==== Raw records ====

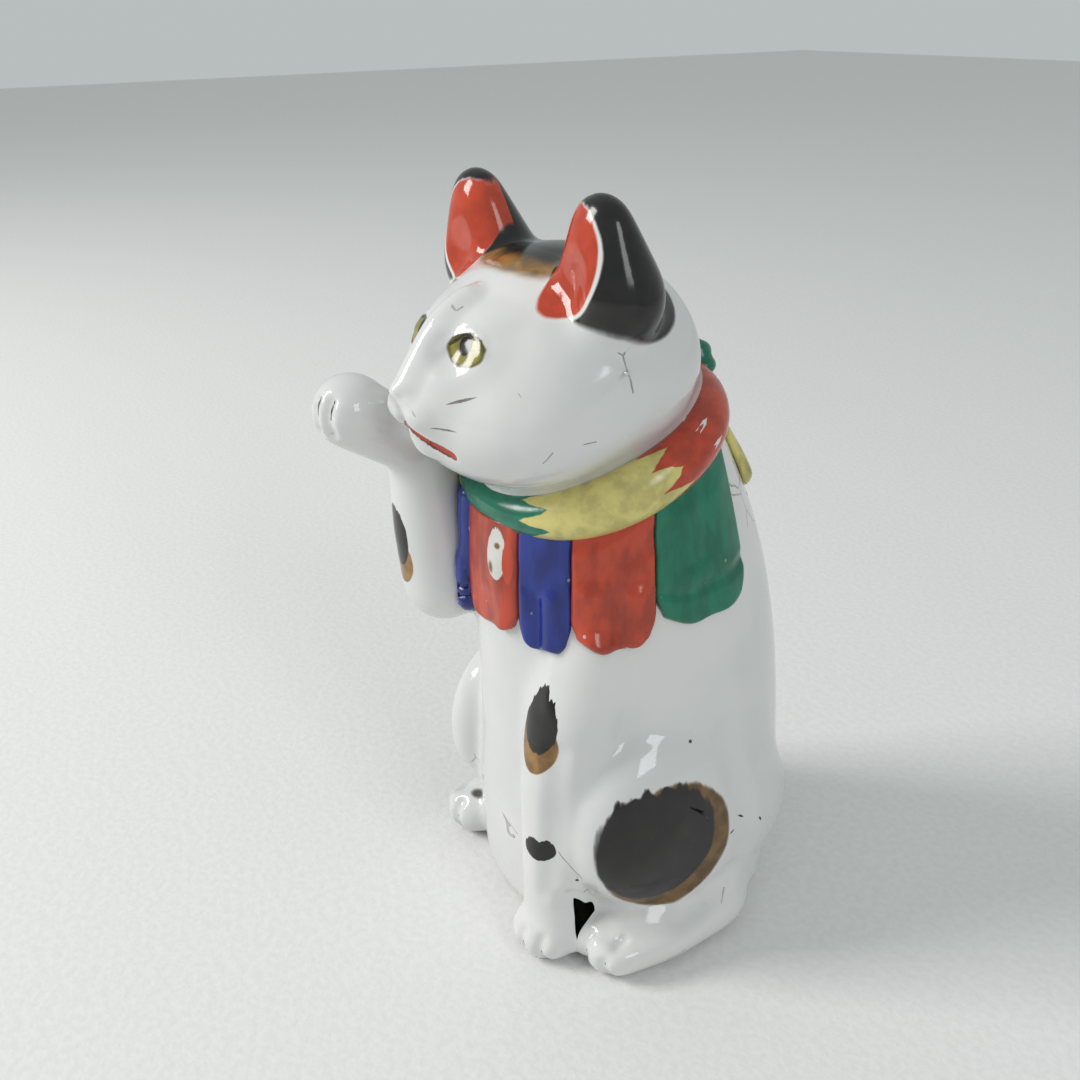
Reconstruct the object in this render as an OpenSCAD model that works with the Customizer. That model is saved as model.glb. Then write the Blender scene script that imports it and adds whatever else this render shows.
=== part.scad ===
// Beckoning cat figurine of hollow glazed porcelain, sitting up with its right forepaw raised.
// Every piece is drawn where the potter joins it to its neighbours with slip.
// The cat faces -Y, its left side is +X, and its base stands on z = 0.
// The origin is the middle of its footprint, feet included. Lengths are in millimetres.

/* [Overall] */
// Height from the table to the tips of the ears
total_height = 210; // [190:1:230]
// Thickness of the cast porcelain wall
wall = 4.5; // [3.5:0.5:5.5]

/* [Head] */
// Half the width of the skull
skull_half_width = 38; // [36:0.5:40]
// How far each ear stands from the middle of the head
ear_spread = 26; // [24:0.5:28]
// How far the muzzle stands in front of the middle of the base
muzzle_reach = 43; // [41:0.5:45]

/* [Limbs] */
// Distance from the middle of the body to the raised forearm
raised_arm_side = 27; // [25:0.5:29]
// Distance from the middle of the body to the standing foreleg
foreleg_side = 22; // [20:0.5:24]
// Radius of the haunch seen from the side
haunch_radius = 31; // [29:0.5:33]

/* [Dress] */
// Thickness of the rolled neck cloth
roll_thickness = 14; // [12:0.5:15]
// How far the bib flaps stand out from the chest
flap_relief = 2.4; // [1.8:0.2:3]

/* [Base] */
// Thickness of the closing plate under the body
plate_thickness = 5; // [4:0.5:6]
// Diameter of the firing vent in the closing plate
vent_diameter = 12; // [8:1:16]

/* [Hidden] */

// The shapes below are drawn for this height, then scaled to total_height
drawn_height = 210;
size_ratio = total_height / drawn_height;
// Middle of the footprint, counted from the middle of the neck
footprint_middle_y = 8.5;
// Where the front and back halves of the body meet, and of the head
seam_y = 6;
head_seam_y = -14;
// Longer than anything drawn, for cutting away what lies beyond a plane
far = 400;
sides = 36;
clay_sides = 24;

porcelain = "#e9e9e4";
ink_black = "#16120f";
enamel_red = "#c4402b";
enamel_blue = "#24359b";
enamel_green = "#127a5a";
enamel_yellow = "#d8cf77";

// Rings up the trunk: height, middle in Y, half width, half depth
trunk_rings = [
    [0, 13, 42, 37],
    [7, 13.75, 45, 41.25],
    [25, 14.5, 46, 43.5],
    [50, 15.75, 44, 44.25],
    [75, 15.25, 40, 44.75],
    [100, 12.5, 36.5, 43.5],
    [122, 8.75, 33.5, 39.75],
    [142, 4.75, 31, 33.25],
    [165, 2, 27, 26]
];

// Half width and half depth of the closing plate, and the place of its vent
plate_width = trunk_rings[0][2] - wall - 0.4;
plate_depth = trunk_rings[0][3] - wall - 0.4;
vent_y = 26;

// Neck plane: it tilts up towards the nape
neck_middle = [0, 1, 142];
neck_tilt = 27;
neck_half_width = 33;
neck_half_depth = 31;

// Catmull-Rom blend of four listed rings, b to c as t goes from 0 to 1
function blend(a, b, c, d, t) =
    0.5 * (2 * b + (c - a) * t + (2 * a - 5 * b + 4 * c - d) * t * t
    + (3 * b - a - 3 * c + d) * t * t * t);

function ring_between(list, i, t) =
    blend(list[max(i - 1, 0)], list[i], list[i + 1], list[min(i + 2, len(list) - 1)], t);

function smooth_rings(list, steps) = [
    for (i = [0 : len(list) - 2]) for (k = [0 : steps - 1]) ring_between(list, i, k / steps),
    list[len(list) - 1]
];

module to_size() scale(size_ratio) translate([0, -footprint_middle_y, 0]) children();

// One oval lump of clay
module lump(middle, radii) translate(middle) scale(radii) sphere(1, $fn = clay_sides);

// A limb of clay through lumps given as [middle, radii]
module limb(lumps) for (i = [0 : len(lumps) - 2]) hull() {
    lump(lumps[i][0], lumps[i][1]);
    lump(lumps[i + 1][0], lumps[i + 1][1]);
}

module ring_disc(ring, grow) translate([0, ring[1], ring[0]]) linear_extrude(0.01)
    scale([ring[2] + grow, ring[3] + grow]) circle(1, $fn = sides);

module loft(rings, grow) for (i = [0 : len(rings) - 2]) hull() {
    ring_disc(rings[i], grow);
    ring_disc(rings[i + 1], grow);
}

module below_table() translate([-far / 2, -far / 2, -far]) cube(far);

module above_neck() translate(neck_middle) rotate([neck_tilt, 0, 0])
    translate([-far / 2, -far / 2, 0]) cube(far);

module below_neck() translate(neck_middle) rotate([neck_tilt, 0, 0])
    translate([-far / 2, -far / 2, -far]) cube(far);

module in_front_of(y) translate([-far / 2, y - far, -far / 2]) cube(far);

module behind(y) translate([-far / 2, y, -far / 2]) cube(far);

module haunch(side, grow) hull() {
    lump([side * 33, 4, 42], [14 + grow, haunch_radius + grow, haunch_radius + grow]);
    lump([side * 27, 20, 34], [20 + grow, haunch_radius + grow, 27 + grow]);
}

module column(grow) loft(smooth_rings(trunk_rings, 2), grow);

// Trunk with both haunches, grown outwards by grow
module trunk(grow) difference() {
    union() {
        column(grow);
        for (side = [-1, 1]) haunch(side, grow);
    }
    below_table();
}

// Hollow of the trunk, which runs on up into the head and down through the foot rim
module trunk_hollow() {
    column(-wall);
    hull() {
        ring_disc(trunk_rings[0], -wall);
        translate([0, 0, -1]) ring_disc(trunk_rings[0], -wall);
    }
}

module skull(grow) {
    hull() {
        lump([0, -8, 166], [skull_half_width + grow, 34 + grow, 28 + grow]);
        lump([0, -22, 157], [35 + grow, 28 + grow, 21 + grow]);
    }
    hull() {
        lump([0, -muzzle_reach, 160], [15 + grow, 11 + grow, 11 + grow]);
        lump([0, -24, 168], [26 + grow, 24 + grow, 18 + grow]);
    }
}

module shell_of_body() difference() {
    trunk(0);
    trunk_hollow();
    above_neck();
}

module shell_of_head() difference() {
    union() {
        skull(0);
        column(0);
    }
    skull(-wall);
    trunk_hollow();
    below_neck();
}

module body_front_shell() color(porcelain) to_size() intersection() {
    shell_of_body();
    in_front_of(seam_y);
}

module body_back_shell() color(porcelain) to_size() intersection() {
    shell_of_body();
    behind(seam_y);
}

module head_face_shell() color(porcelain) to_size() intersection() {
    shell_of_head();
    in_front_of(head_seam_y);
}

module head_back_shell() color(porcelain) to_size() intersection() {
    shell_of_head();
    behind(head_seam_y);
}

// Ear with a shallow cup in its front
module ear(side) color(ink_black) to_size() difference() {
    hull() {
        lump([side * (ear_spread + 1), -15, 202.5], [9, 6, 7.5]);
        lump([side * ear_spread, -12, 186], [15, 12, 13]);
    }
    lump([side * (ear_spread - 2), -26.5, 191], [9, 6, 13]);
    skull(0);
}

module left_ear() ear(1);

module right_ear() ear(-1);

arm_line = [
    [[-22, -12, 112], [13, 13, 13]],
    [[-raised_arm_side, -30, 98], [12, 12, 12]],
    [[-raised_arm_side, -33, 116], [11, 11, 11]],
    [[-raised_arm_side, -35, 134], [9.5, 9.5, 9.5]]
];

module raised_arm() color(porcelain) to_size() difference() {
    limb(arm_line);
    trunk(0);
    skull(0);
    paw_clay();
}

module paw_clay() {
    hull() {
        lump([-raised_arm_side + 2, -55.5, 153.5], [10.5, 10.5, 10]);
        lump([-raised_arm_side + 1, -42, 143], [8.5, 8.5, 8.5]);
    }
}

module raised_paw() color(porcelain) to_size() difference() {
    paw_clay();
    skull(0);
}

leg_line = [
    [[foreleg_side - 4, -11, 92], [15, 14, 14]],
    [[foreleg_side - 2, -17, 74], [14, 14, 14]],
    [[foreleg_side - 1, -22, 54], [11.5, 12.5, 12]],
    [[foreleg_side, -25, 28], [9.5, 10, 10]],
    [[foreleg_side, -24.5, 9], [10, 10, 10]]
];

module standing_foreleg() color(porcelain) to_size() difference() {
    union() {
        limb(leg_line);
        hull() {
            lump([foreleg_side, -24, 7.5], [10.5, 10, 8.5]);
            lump([foreleg_side, -30, 6.5], [11, 8.5, 7.5]);
        }
    }
    trunk(0);
    below_table();
}

module hind_foot(side) color(porcelain) to_size() difference() {
    limb([
        [[side * 38, -17.5, 7], [10.5, 9, 8]],
        [[side * 40, -3, 8], [11, 13, 9]],
        [[side * 38, 14, 8], [12, 16, 9]]
    ]);
    trunk(0);
    below_table();
}

module left_hind_foot() hind_foot(1);

module right_hind_foot() hind_foot(-1);

module tail() color(ink_black) to_size() difference() {
    limb([
        [[0, 54, 13], [11, 9, 11]],
        [[0, 57, 24], [8, 6, 9]]
    ]);
    trunk(0);
}

// Closing plate inside the foot rim, with the vent that lets the steam out in the firing
module base_plate() color(porcelain) to_size() difference() {
    translate([0, trunk_rings[0][1], 0]) linear_extrude(plate_thickness)
        polygon([for (a = [0 : 5 : 355]) [plate_width * cos(a), plate_depth * sin(a)]]);
    translate([0, vent_y, -1]) cylinder(h = plate_thickness + 2, d = vent_diameter, $fn = 48);
}

// Middle of the rolled cloth at an angle round the neck, 0 at the throat
function roll_point(a) = [
    neck_half_width * sin(a),
    -neck_half_depth * cos(a) * cos(neck_tilt),
    -neck_half_depth * cos(a) * sin(neck_tilt)
] + neck_middle;

module roll_clay() for (a = [0 : 15 : 345]) hull() {
    translate(roll_point(a)) sphere(d = roll_thickness, $fn = 12);
    translate(roll_point(a + 15)) sphere(d = roll_thickness, $fn = 12);
}

module neck_roll() color(enamel_yellow) to_size() difference() {
    roll_clay();
    trunk(0);
    column(0);
    skull(0);
}

// Flap of the bib between two angles round the body, hanging drop below the neck cloth
module flap(from, to, low) to_size() difference() {
    intersection() {
        trunk(flap_relief);
        linear_extrude(far) wedge(from + 0.4, to - 0.4);
        translate([-far / 2, -far / 2, low]) cube(far);
        below_neck();
    }
    trunk(0);
    roll_clay();
    limb(arm_line);
    limb(leg_line);
}

// Plan of the space between two angles, counted from the throat towards the cat's left
module wedge(from, to) polygon([
    [0, -2],
    [far * sin(from), -far * cos(from)],
    [far * sin(to), -far * cos(to)]
]);

module bib_front_red() color(enamel_red) flap(-21, 21, 96);

module bib_left_blue() color(enamel_blue) flap(21, 47, 94);

module bib_right_blue() color(enamel_blue) flap(-47, -21, 94);

module bib_left_red() color(enamel_red) flap(47, 85, 96);

module bib_right_red() color(enamel_red) flap(-85, -47, 96);

module bib_left_green() color(enamel_green) flap(85, 129, 100);

module bib_right_green() color(enamel_green) flap(-129, -85, 100);

module knot_clay() lump(roll_point(180) + [0, 3, 1], [10, 8, 8]);

module nape_knot() color(enamel_green) to_size() difference() {
    knot_clay();
    trunk(0);
    skull(0);
    roll_clay();
}

module ribbon(side) color(enamel_red) to_size() difference() {
    intersection() {
        trunk(flap_relief);
        hull() {
            translate([side * 5, 0, 162]) cube([8, 200, 1], center = true);
            translate([side * 11, 0, 124]) cube([13, 200, 1], center = true);
        }
        behind(seam_y);
        below_neck();
    }
    trunk(0);
    roll_clay();
    knot_clay();
}

module left_ribbon() ribbon(1);

module right_ribbon() ribbon(-1);

body_front_shell();
body_back_shell();
head_face_shell();
head_back_shell();
left_ear();
right_ear();
raised_arm();
raised_paw();
standing_foreleg();
left_hind_foot();
right_hind_foot();
tail();
base_plate();
neck_roll();
bib_front_red();
bib_left_blue();
bib_right_blue();
bib_left_red();
bib_right_red();
bib_left_green();
bib_right_green();
nape_knot();
left_ribbon();
right_ribbon();
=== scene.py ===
import math

import bmesh
import bpy
from bpy.props import FloatProperty, FloatVectorProperty, IntProperty, PointerProperty
from mathutils import Matrix, Vector
from mathutils.bvhtree import BVHTree
from mathutils.kdtree import KDTree


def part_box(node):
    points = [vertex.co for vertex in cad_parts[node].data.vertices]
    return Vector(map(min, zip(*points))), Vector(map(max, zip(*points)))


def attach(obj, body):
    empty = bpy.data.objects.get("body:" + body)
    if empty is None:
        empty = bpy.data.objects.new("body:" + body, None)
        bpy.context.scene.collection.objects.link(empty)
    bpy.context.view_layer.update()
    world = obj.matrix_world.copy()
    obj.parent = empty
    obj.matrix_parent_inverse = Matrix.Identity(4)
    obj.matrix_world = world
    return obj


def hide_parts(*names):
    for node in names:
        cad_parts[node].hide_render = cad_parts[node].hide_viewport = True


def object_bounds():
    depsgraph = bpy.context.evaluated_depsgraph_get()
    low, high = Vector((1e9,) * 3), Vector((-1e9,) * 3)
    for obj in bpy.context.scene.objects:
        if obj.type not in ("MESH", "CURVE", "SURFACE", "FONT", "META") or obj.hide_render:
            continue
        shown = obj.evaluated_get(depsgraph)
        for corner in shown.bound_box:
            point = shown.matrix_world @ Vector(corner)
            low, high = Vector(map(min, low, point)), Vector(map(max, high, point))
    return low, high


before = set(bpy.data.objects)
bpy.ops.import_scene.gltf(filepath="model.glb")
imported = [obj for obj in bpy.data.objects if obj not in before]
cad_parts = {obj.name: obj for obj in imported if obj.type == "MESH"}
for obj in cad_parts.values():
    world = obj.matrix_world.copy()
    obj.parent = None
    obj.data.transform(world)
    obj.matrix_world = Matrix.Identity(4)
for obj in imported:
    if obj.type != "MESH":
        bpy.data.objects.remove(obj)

bl_info = {
    "name": "Porcelain beckoning cat",
    "version": (1, 0, 0),
    "blender": (4, 5, 0),
    "location": "View3D > Sidebar > Figurine",
    "description": "Models and paints a sitting porcelain cat that beckons with its right forepaw",
    "category": "Object",
}

MM = 0.001
FAR = 1.0
CAD_BOX = [list(corner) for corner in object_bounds()]
HEIGHT = CAD_BOX[1][2]

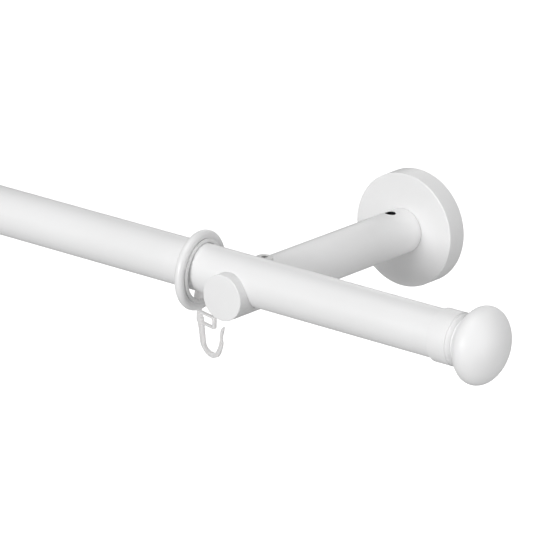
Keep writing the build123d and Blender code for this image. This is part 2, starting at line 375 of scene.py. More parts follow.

====

— Problem —
Beginning at the line that holds "obj.data.transform(world)", write out word for word each line through the end of the records.

— Exercise solution —
    obj.data.transform(world)
    obj.matrix_world = Matrix.Identity(4)
for obj in imported:
    if obj.type != "MESH":
        bpy.data.objects.remove(obj)

bl_info = {
    "name": "Porcelain beckoning cat",
    "version": (1, 0, 0),
    "blender": (4, 5, 0),
    "location": "View3D > Sidebar > Figurine",
    "description": "Models and paints a sitting porcelain cat that beckons with its right forepaw",
    "category": "Object",
}

MM = 0.001
FAR = 1.0
CAD_BOX = [list(corner) for corner in object_bounds()]
HEIGHT = CAD_BOX[1][2]

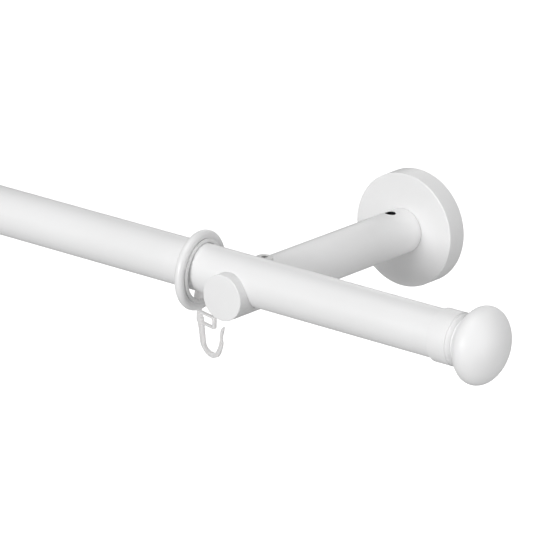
Keep writing the build123d and Blender code for this image. This is part 2, starting at line 375 of scene.py. More parts follow.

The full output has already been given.